Whole-cell activity was also measured and is shown in Fig. 6B. The sample of Ag43-138-BsCel5 obtained the highest specific activity, which was 4.65 times of cells containing intracellular BsCel5. On the other hand, the activity of cells containing Ag43-700-BsCel5 was 1.77 times of cells containing intracellular BsCel5. In addition, all the recombinant BsCel5 are thermal stable. At temperatures ranging from 55 to 60 °C, surface-displayed cellulase (pET28a-Ag43-138-BsCel5) shows a higher activity than that of intracellular cellulase (BsCel5). At higher temperatures (up to 79.5 °C), the displayed BsCel5 decreased to 38% residual activity, while BsCel5 preserves 55.2% residual activity (Fig. 6C). It is because the BsCel5 on the cell surface contacted the external environment more directly and became more unstable.

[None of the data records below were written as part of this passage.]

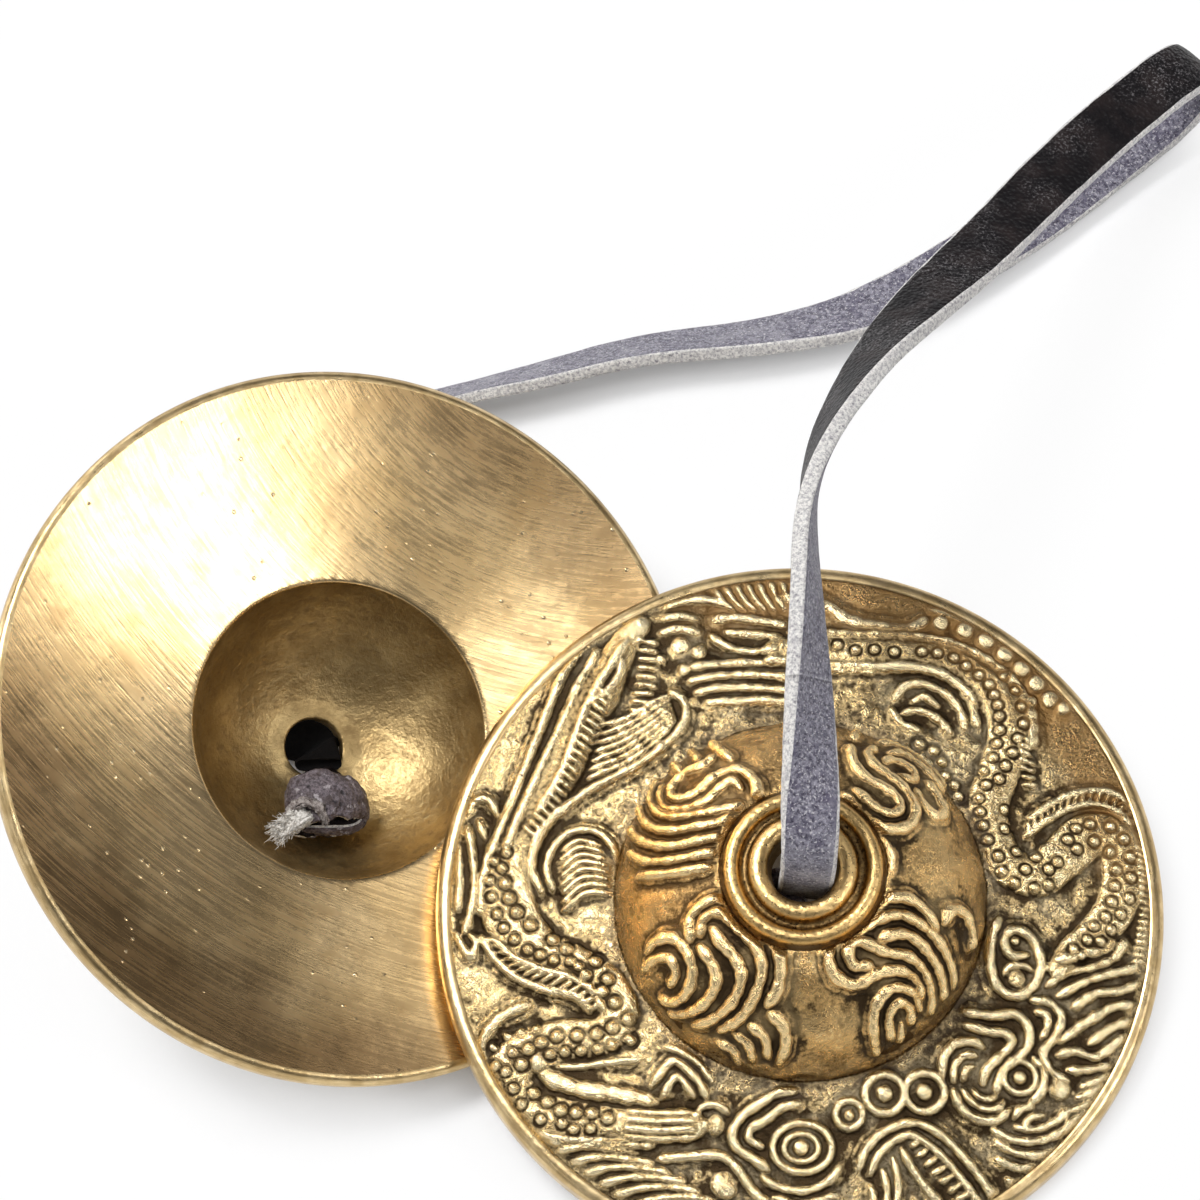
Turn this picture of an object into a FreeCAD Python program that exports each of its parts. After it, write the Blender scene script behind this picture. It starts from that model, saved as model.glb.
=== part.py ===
import FreeCAD, Part
import Sketcher
import math
import os
import sys

# A tingsha: two small cast brass cymbals on one leather strap, lying on a table.
# The left cymbal lies on its dome with the plain face up. The right one lies dome up,
# with its left edge resting on the left cymbal's face. Millimetres and degrees, +Z up,
# +X from the left cymbal's centre to the right one's, origin under the middle of both.

Vector = FreeCAD.Vector
UP = Vector(0, 0, 1)

# Driving sizes. Both cymbals are cast from one pattern, so they share every size.
# Heights on a cymbal are measured from the plane of its rim's face towards the dome.
SIZES = [
    ("rim_radius", 32.5),
    ("rim_thickness", 2.8),
    ("rim_round", 1.0),
    ("face_chamfer", 0.4),
    ("border_width", 1.3),
    ("flange_rise", 2.5),
    ("face_depth", 3.4),
    ("mouth_radius", 13.35),
    ("cavity_arc", 13.5),
    ("roof_radius", 4.3),
    ("roof_height", 12.9),
    ("hole_radius", 3.05),
    ("dome_radius", 16.5),
    ("dome_arc", 13.5),
    ("dome_top_radius", 7.3),
    ("crown_wall", 1.9),
    ("collar_rise", 0.45),
    ("ring_radius", 6.25),
    ("ring_round", 0.7),
    ("lip_width", 1.8),
    ("rim_overlap", 22.9),
    ("rest_gap", 0.3),
    ("left_lean_heading", -11.0),
    ("right_lean_heading", -37.5),
    ("strap_width", 5.7),
    ("neck_clearance", 0.329706),
    ("strap_thickness", 1.6),
    ("neck_bend_rise", 5.8),
    ("right_neck_run", 11.0),
    ("joint_gap", 0.3),
    ("table_gap", 0.15),
    ("knot_length", 4.3),
    ("knot_breadth", 2.9),
    ("knot_depth", 2.3),
    ("knot_offset", 3.0),
    ("knot_gap", 0.25),
    ("wrap_radius", 1.85),
    ("wrap_round", 0.95),
    ("tail_length", 6.4),
    ("tail_root_width", 2.6),
    ("tail_end_width", 3.6),
    ("tail_thickness", 1.5),
]

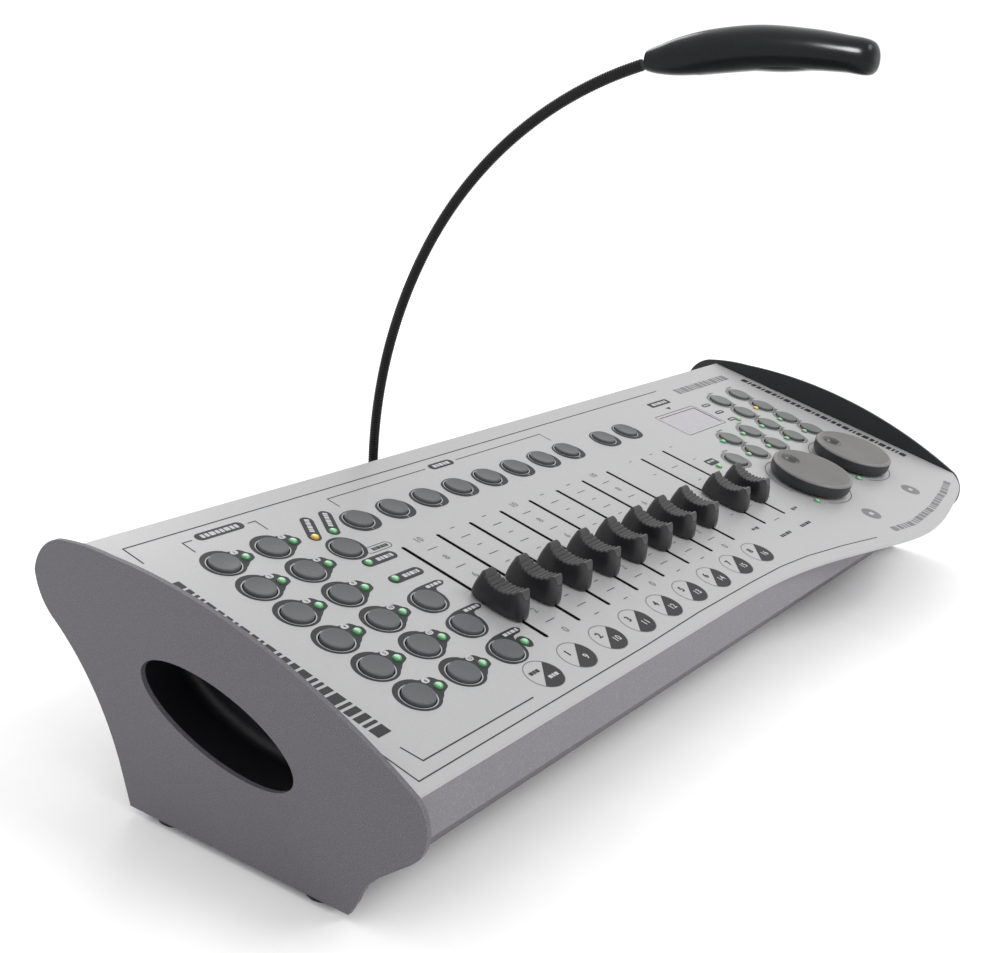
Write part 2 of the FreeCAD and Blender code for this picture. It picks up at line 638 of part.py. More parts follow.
# ---------------------------------------------------------------- feet and screws
def make_feet_and_screws():
    feet = []
    screws = []
    for x, flange_x in ((FOOT_INSET, CHEEK_FLANGE_W / 2), (PANEL_W - FOOT_INSET, PANEL_W - CHEEK_FLANGE_W / 2)):
        for y in FOOT_Y:
            foot = disc(x, y, 0, FOOT_R, FOOT_H)
            low_rim = [e for e in foot.Edges if e.BoundBox.ZMax < 0.01]
            feet.append(foot.makeFillet(0.8, low_rim))
        for y in BASE_SCREW_Y:
            head = disc(flange_x, y, FOOT_H - SCREW_HEAD_T, SCREW_HEAD_R, SCREW_HEAD_T)
            shank = disc(flange_x, y, FOOT_H, SCREW_R, CHEEK_T + TRAY_T + 2)
            screws.append(head.fuse(shank).removeSplitter())
    for x, spread, rise, plate in ((XLR_X, 9.5, 12.0, 1.5), (MIDI_X, 11.2, 0.0, 1.2)):
        for side in (-1, 1):
            z = SOCKET_Z + side * rise
            head = rod_y(x + side * spread, REAR_WALL_Y + plate, z, SCREW_HEAD_R - 0.4, SCREW_HEAD_T)
            shank = rod_y(x + side * spread, REAR_WALL_Y - 5, z, SCREW_R, 5 + plate)
            screws.append(head.fuse(shank).removeSplitter())
    for x in STANDOFF_XS:
        for v in (BOARD_FRONT_V + STANDOFF_INSET, PANEL_DEPTH - BOARD_REAR_GAP - STANDOFF_INSET + 1):
            screws.append(on_panel(disc(x, v, BOARD_TOP_H, STANDOFF_R, -PANEL_T - BOARD_TOP_H)))
    add("rubber_feet", group(feet))
    add("screws_and_standoffs", group(screws))


# ---------------------------------------------------------------- lamp
def neck_point(turn, radius, start_turn, y, z):
    """Where an arc of the neck ends, when it starts at y, z already leaning by start_turn."""
    a = math.radians(start_turn)
    b = math.radians(turn)
    return (LAMP_X, y - radius * (math.cos(a) - math.cos(b)), z + radius * (math.sin(b) - math.sin(a)))


def neck_tube(start_turn, end_turn, radius, y, z, skip):
    """Round tube along an arc, left out for a length skip at its far end."""
    last = end_turn - math.degrees(skip / radius)
    start = (LAMP_X, y, z)
    middle = neck_point((start_turn + last) / 2, radius, start_turn, y, z)
    end = neck_point(last, radius, start_turn, y, z)
    lean = math.radians(start_turn)
    ring = Part.Circle(V(*start), V(0, -math.sin(lean), math.cos(lean)), NECK_R)
    return Part.Wire([arc(start, middle, end)]).makePipeShell([Part.Wire([ring.toShape()])], True, False)


def make_lamp_plug():
    y = REAR_WALL_Y
    z = SOCKET_Z
    elbow_y = NECK_Y
    sleeve = rod_y(LAMP_X, y + 1.9, z, PLUG_SLEEVE_R, 12.5)
    barrel = rod_y(LAMP_X, y + 1.9, z, PLUG_ELBOW_R, elbow_y - y - 1.9)
    corner = Part.makeSphere(PLUG_ELBOW_R, V(LAMP_X, elbow_y, z))
    collar_top = NECK_START_Z - NECK_R - NECK_GAP
    collar = disc(LAMP_X, elbow_y, z, PLUG_ELBOW_R, collar_top - z)
    socket = rod_y(LAMP_X, y, z, LAMP_JACK_R + LAMP_JACK_FIT, LAMP_JACK_L + 1.0)
    plug = sleeve.fuse([barrel, corner, collar]).cut(socket).removeSplitter()
    add("lamp_plug", plug)


def knuckle(point):
    """A ball on a bend's pivot, with a cross pin along the bend's axis."""
    x, y, z = point
    pin_l = 2 * NECK_R + 1.0
    pin = Part.makeCylinder(KNUCKLE_PIN_R, pin_l, V(x - pin_l / 2, y, z), V(1, 0, 0))
    return [Part.makeSphere(NECK_R, V(x, y, z)), pin]


def make_neck():
    low = (LAMP_X, NECK_Y, NECK_START_Z)
    high = neck_point(NECK_LOW_TURN, NECK_LOW_R, 0.0, NECK_Y, NECK_START_Z)
    lower = neck_tube(0.0, NECK_LOW_TURN, NECK_LOW_R, NECK_Y, NECK_START_Z, NECK_R + NECK_GAP)
    add("gooseneck_lower", lower.fuse(knuckle(low)).removeSplitter())
    upper = neck_tube(NECK_LOW_TURN, NECK_HIGH_TURN, NECK_HIGH_R, high[1], high[2], 0.0)
    add("gooseneck_upper", upper.fuse(knuckle(high)).removeSplitter())


def neck_end():
    high = neck_point(NECK_LOW_TURN, NECK_LOW_R, 0.0, NECK_Y, NECK_START_Z)
    return neck_point(NECK_HIGH_TURN, NECK_HIGH_R, NECK_LOW_TURN, high[1], high[2])


def head_solid(shrink):
    """The lamp head: oval sections along its length, tapering to the neck and rounded at the tip."""
    x, y, z = neck_end()
    sections = ((0.00, 1.6, 3.4, 0.36), (0.07, 2.2, 5.4, 0.50), (0.17, 3.8, 7.4, 0.66), (0.31, 5.9, 8.5, 0.84),
                (0.52, 7.9, 8.5, 0.99), (0.74, 7.8, 7.5, 1.0), (0.88, 6.8, 6.7, 0.87), (0.96, 5.8, 6.4, 0.70),
                (1.00, 5.2, 5.0, 0.48))
    wires = []
    for share, rise, half_h, width in sections:
        centre = V(x, y - share * HEAD_L, z + rise)
        wide = HEAD_HALF_W * width - shrink
        tall = half_h - shrink
        tip_x = centre + V(max(wide, tall), 0, 0)
        tip_z = centre + V(0, 0, min(wide, tall))
        if wide < tall:
            tip_x = centre + V(0, 0, tall)
            tip_z = centre + V(wide, 0, 0)
        wires.append(Part.Wire([Part.Ellipse(tip_x, tip_z, centre).toShape()]))
    return Part.makeLoft(wires, True, False)


def make_lamp_head():
    x, y, z = neck_end()
    head = head_solid(0.0)
    end = y - 0.55 * HEAD_L
    window = box(x - LENS_W / 2, x + LENS_W / 2, end - LENS_L / 2, end + LENS_L / 2, z - 10, z + 12)
    skin = head.cut(moved(head, 0, 0, LENS_T))
    lens = skin.common(window)
    lens = max(lens.Solids, key=lambda s: -s.CenterOfMass.z)
    add("lamp_lens", lens)
    add("lamp_shell", head.cut([lens, NODES["gooseneck_upper"]]))


# ---------------------------------------------------------------- build
def move_to_origin():
    """Puts the origin at the centre of the whole desk's footprint, on the plane under its feet."""
    whole = group(NODES.values()).optimalBoundingBox()
    shift = V(-(whole.XMin + whole.XMax) / 2, -(whole.YMin + whole.YMax) / 2, -whole.ZMin)
    for name, shape in NODES.items():
        copy = shape.copy()
        copy.translate(shift)
        NODES[name] = copy
    return shift


def build():
    make_faceplate()
    make_tray()
    make_cheeks()
    make_grip_cups()
    make_board()
    make_switches()
    make_leds()
    make_display()
    make_fader_bodies()
    make_encoders()
    make_signal_sockets()
    make_power_fittings()
    make_feet_and_screws()
    make_keys()
    make_fader_knobs()
    make_jog_wheels()
    make_rocker()
    make_lamp_plug()
    make_neck()
    make_lamp_head()
    return move_to_origin()


SHIFT = build()
os.makedirs("parts", exist_ok=True)
for name, shape in NODES.items():
    shape.exportStep(f"parts/{name}.step")
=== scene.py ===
import math

import bpy
from mathutils import Matrix, Vector
from mathutils.geometry import tessellate_polygon


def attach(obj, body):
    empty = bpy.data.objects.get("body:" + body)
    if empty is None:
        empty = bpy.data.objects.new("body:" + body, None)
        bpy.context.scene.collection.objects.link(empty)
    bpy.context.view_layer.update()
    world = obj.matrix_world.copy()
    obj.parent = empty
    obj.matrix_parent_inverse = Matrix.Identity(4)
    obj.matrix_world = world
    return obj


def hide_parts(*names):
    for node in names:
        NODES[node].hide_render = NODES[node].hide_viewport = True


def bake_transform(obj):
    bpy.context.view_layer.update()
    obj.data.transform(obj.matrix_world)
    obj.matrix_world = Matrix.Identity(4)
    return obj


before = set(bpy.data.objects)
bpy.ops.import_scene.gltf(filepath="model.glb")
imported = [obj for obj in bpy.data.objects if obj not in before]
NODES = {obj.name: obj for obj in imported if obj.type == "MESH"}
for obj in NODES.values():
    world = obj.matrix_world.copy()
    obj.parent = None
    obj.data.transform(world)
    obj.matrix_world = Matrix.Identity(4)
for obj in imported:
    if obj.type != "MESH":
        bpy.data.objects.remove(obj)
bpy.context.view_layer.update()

# ---- places ----
# Lengths are millimetres in the desk frame (x from the left side plate, y rearwards, z up) or in
# the panel frame (x, v up the slope, h out of the faceplate). Both turn into metres on the way out.
MM = 0.001
DESK_X = -258.4
DESK_Y = -77.118
EDGE_Z = 55.0
SLOPE = math.radians(14.26)


def desk(x, y, z):
    return Vector((x + DESK_X, y + DESK_Y, z)) * MM


def panel(x, v, h=0.0):
    y = v * math.cos(SLOPE) - h * math.sin(SLOPE)
    return desk(x, y, EDGE_Z + v * math.sin(SLOPE) + h * math.cos(SLOPE))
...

The whole-cell catalyst has been developed by expressing the endoglucanase (Cel5A), exoglucanase (Cel9E), and β-glucosidase (BGL) from Clostridium cellulolyticum on the cell surface of E. coli via the co-displaying by three cellulases fusing with PgsA separately or positional assembly by outer membrane vesicles (OMV) (Ryu and Karim 2011; Park et al. 2012). Moreover, the cellulase was also displayed in another strain, Zymobacter palmae (Kojima et al. 2012). Cellulase-mediated biodegradation of cellulose is one promising approach in global carbon recycling (Ng et al. 2010, 2011), and this biodegradation is also a potential consolidated bioprocessing (CBP) platform for effective production of biocommodities (Arora et al. 2015; Liao et al. 2011; Obeng et al. 2017). Therefore, BsCel5 surface display by Ag43 may be a new approach for whole-cell catalysis and CBP in the future.

Conclusion

We successfully expressed targeted passenger proteins displayed on the cell surface of E. coli by means of Ag43. The fusion site at the 138th aa was better for surface display of target proteins than the site at the 700th aa. Thus, the Ag43 fragment of 138–700 aa may be critically important for the translocation process. Moreover, this is the first attempt to explore the bioconversion of cellulose by surface display of cellulase (BsCel5) via an Ag43-mediated system which is a simple and cost-effective strategy for cellulosic biorefinery in the future.